begin Information given
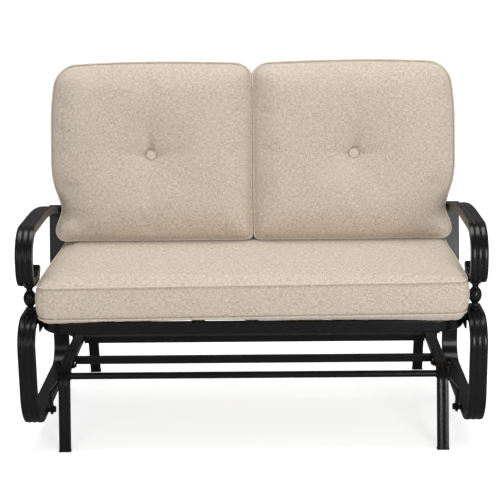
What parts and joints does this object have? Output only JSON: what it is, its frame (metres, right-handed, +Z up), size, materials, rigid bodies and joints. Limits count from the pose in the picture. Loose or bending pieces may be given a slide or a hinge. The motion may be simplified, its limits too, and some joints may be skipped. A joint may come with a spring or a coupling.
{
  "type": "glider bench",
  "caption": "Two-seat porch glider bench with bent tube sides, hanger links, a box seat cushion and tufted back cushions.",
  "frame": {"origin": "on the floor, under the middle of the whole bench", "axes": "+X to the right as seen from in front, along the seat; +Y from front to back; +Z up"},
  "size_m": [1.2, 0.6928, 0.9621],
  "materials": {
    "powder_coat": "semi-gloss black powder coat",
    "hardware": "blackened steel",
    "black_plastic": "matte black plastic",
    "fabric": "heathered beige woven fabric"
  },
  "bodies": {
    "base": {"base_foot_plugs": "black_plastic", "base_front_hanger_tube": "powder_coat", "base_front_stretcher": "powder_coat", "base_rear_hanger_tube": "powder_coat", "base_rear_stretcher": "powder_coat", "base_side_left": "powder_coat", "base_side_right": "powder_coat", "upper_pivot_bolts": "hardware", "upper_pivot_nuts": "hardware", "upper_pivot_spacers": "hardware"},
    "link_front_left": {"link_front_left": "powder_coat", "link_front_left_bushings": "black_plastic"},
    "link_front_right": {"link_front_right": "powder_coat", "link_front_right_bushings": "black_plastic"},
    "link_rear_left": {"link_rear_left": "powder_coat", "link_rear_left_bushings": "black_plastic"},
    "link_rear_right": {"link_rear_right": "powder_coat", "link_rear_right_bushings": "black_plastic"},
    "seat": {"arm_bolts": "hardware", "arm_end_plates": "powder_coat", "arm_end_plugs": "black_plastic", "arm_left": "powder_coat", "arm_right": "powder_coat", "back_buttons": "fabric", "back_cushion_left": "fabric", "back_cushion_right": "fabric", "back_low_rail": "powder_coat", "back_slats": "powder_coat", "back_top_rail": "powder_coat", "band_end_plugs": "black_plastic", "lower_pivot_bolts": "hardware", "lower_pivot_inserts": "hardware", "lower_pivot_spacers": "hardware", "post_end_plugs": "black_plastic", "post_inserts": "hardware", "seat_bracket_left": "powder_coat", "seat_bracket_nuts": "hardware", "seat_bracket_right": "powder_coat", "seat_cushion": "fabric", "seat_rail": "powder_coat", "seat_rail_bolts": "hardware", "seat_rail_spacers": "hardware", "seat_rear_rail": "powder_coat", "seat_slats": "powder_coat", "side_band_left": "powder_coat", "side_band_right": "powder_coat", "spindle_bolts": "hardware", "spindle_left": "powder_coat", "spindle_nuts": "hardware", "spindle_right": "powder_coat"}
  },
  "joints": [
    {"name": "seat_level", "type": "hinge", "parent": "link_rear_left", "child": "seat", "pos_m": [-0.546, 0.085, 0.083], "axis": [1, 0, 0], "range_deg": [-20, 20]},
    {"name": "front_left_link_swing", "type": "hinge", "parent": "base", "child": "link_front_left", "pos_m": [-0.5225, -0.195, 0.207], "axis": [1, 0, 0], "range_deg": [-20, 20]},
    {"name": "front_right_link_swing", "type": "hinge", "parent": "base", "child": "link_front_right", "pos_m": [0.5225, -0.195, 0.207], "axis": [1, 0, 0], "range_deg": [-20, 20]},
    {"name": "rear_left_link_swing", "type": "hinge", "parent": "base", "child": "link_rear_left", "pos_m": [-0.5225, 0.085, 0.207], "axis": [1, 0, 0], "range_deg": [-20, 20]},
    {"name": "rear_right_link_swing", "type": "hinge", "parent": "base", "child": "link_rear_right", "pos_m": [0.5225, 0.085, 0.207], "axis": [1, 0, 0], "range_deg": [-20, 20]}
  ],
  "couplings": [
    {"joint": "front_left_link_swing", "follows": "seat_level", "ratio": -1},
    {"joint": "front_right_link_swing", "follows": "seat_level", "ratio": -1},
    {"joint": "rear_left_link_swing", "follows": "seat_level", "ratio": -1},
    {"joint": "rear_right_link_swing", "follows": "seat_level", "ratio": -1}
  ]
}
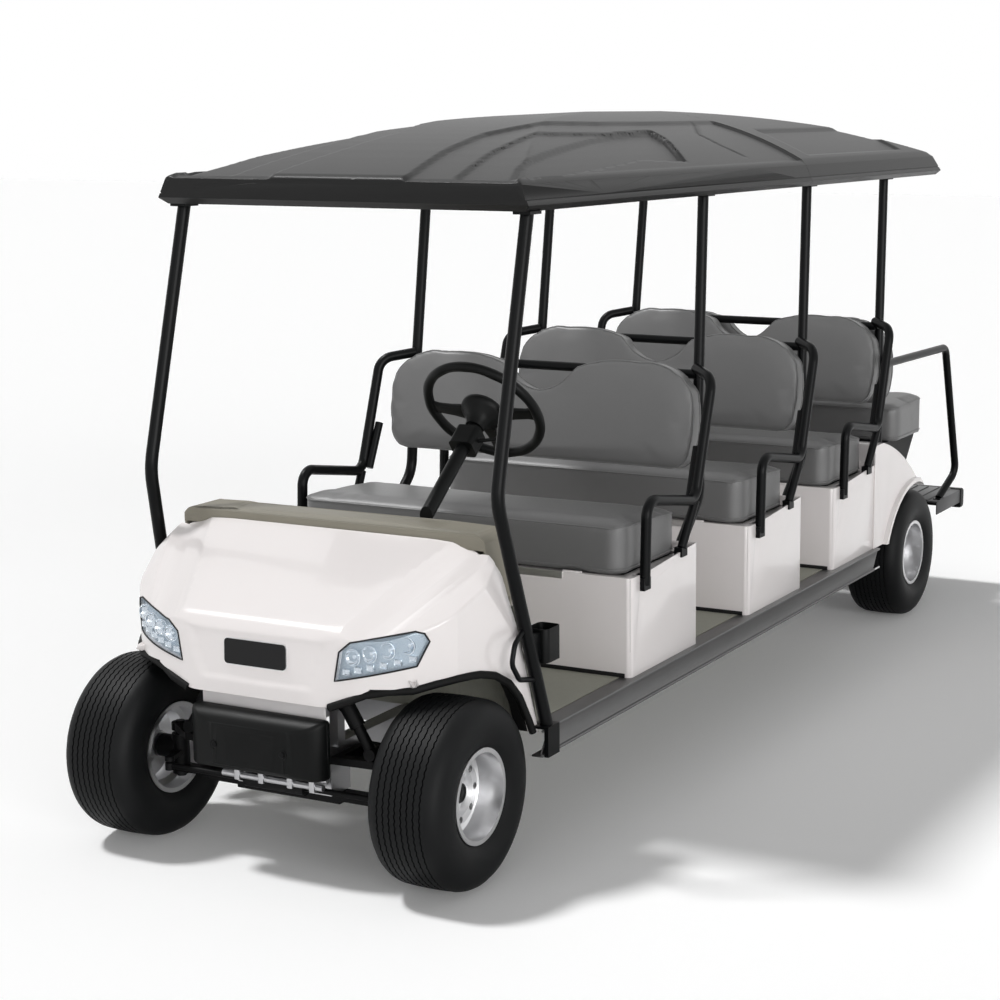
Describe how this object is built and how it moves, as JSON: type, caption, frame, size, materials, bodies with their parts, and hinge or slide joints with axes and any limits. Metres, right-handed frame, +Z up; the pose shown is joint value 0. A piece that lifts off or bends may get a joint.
end Information given
• _Work to do_: Only a number is wanted: how many lines contain "caption"?

• _Reply_: 2